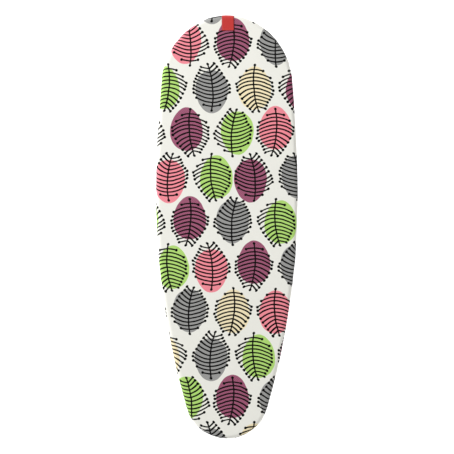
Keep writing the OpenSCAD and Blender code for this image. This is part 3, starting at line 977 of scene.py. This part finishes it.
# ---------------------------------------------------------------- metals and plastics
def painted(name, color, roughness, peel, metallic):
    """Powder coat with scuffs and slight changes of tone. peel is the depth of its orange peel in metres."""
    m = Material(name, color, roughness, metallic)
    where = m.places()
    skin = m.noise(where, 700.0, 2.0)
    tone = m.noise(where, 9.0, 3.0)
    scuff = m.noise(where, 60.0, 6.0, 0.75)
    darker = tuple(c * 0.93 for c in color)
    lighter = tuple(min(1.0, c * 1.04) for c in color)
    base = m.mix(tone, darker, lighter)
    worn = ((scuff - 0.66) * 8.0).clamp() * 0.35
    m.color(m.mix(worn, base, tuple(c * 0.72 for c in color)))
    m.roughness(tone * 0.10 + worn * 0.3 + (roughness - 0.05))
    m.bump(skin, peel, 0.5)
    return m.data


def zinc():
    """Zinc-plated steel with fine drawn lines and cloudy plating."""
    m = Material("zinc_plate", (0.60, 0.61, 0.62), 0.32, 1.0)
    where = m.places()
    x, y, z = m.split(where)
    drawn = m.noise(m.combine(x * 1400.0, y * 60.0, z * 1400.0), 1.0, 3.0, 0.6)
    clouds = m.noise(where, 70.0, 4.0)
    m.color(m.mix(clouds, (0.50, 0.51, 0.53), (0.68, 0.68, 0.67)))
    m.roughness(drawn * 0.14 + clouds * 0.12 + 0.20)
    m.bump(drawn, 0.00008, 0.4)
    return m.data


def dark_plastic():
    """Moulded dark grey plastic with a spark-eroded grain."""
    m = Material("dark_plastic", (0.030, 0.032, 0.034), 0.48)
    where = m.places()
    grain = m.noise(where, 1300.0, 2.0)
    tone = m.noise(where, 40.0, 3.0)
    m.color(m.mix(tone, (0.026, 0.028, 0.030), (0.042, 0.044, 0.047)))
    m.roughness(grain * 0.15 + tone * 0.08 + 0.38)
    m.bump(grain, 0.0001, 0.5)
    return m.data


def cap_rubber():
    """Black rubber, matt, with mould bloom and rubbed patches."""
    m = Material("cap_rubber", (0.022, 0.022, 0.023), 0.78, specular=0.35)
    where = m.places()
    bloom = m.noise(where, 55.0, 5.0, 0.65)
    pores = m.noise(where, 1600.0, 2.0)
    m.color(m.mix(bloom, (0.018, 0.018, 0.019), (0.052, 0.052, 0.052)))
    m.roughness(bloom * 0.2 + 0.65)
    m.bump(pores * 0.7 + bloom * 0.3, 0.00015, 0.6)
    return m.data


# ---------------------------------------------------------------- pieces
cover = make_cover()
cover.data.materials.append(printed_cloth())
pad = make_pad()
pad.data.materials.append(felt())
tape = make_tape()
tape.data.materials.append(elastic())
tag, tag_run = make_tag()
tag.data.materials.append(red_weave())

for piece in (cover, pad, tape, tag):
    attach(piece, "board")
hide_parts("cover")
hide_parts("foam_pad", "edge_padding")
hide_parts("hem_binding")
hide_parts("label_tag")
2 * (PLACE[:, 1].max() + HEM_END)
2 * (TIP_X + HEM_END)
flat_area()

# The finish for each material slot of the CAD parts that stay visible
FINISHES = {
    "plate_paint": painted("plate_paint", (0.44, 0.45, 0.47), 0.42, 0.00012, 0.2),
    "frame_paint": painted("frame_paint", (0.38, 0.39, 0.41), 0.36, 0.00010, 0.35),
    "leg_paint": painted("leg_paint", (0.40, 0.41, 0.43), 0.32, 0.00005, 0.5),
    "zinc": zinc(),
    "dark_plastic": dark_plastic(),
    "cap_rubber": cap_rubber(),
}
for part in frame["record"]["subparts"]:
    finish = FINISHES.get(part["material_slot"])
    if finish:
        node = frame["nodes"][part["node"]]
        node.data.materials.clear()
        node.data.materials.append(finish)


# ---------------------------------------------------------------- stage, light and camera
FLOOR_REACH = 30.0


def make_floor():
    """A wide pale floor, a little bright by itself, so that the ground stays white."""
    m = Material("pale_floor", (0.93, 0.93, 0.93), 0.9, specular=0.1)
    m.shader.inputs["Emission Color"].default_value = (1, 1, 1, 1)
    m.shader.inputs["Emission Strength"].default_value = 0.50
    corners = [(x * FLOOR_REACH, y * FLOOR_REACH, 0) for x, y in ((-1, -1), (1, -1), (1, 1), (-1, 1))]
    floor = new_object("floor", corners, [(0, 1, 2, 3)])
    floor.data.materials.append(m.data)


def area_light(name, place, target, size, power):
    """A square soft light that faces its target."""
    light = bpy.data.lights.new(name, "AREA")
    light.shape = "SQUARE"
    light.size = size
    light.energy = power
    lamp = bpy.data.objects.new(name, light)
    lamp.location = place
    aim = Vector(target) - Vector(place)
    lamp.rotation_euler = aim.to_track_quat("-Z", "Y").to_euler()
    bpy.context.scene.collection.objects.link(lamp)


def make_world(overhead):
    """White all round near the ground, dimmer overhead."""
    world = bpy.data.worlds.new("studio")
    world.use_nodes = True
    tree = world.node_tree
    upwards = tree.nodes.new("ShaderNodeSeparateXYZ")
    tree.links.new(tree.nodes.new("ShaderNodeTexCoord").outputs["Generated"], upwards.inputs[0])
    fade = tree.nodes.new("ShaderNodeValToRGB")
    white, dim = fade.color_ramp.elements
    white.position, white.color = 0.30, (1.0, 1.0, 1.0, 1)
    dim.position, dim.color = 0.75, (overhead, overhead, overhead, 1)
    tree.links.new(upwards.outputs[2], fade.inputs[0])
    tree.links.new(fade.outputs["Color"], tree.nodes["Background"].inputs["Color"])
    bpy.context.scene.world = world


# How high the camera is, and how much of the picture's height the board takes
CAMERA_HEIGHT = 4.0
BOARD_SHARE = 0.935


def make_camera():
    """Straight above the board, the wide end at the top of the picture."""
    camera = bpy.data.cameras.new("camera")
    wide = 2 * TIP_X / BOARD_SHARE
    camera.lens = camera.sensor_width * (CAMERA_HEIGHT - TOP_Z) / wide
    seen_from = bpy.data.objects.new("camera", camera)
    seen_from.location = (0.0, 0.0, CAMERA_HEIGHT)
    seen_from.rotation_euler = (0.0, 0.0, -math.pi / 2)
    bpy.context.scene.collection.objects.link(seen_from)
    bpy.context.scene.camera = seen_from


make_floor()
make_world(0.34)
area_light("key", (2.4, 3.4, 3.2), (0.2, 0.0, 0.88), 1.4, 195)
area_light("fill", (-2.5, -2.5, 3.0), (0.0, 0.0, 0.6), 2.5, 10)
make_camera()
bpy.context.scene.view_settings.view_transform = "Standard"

┄┄┄┄┄┄┄┄┄┄┄┄┄┄┄┄┄┄┄┄

## REQUEST
Copy out every line of the material above that mentions the word "cover".

## TASK RESPONSE
cover = make_cover()
cover.data.materials.append(printed_cloth())
for piece in (cover, pad, tape, tag):
hide_parts("cover")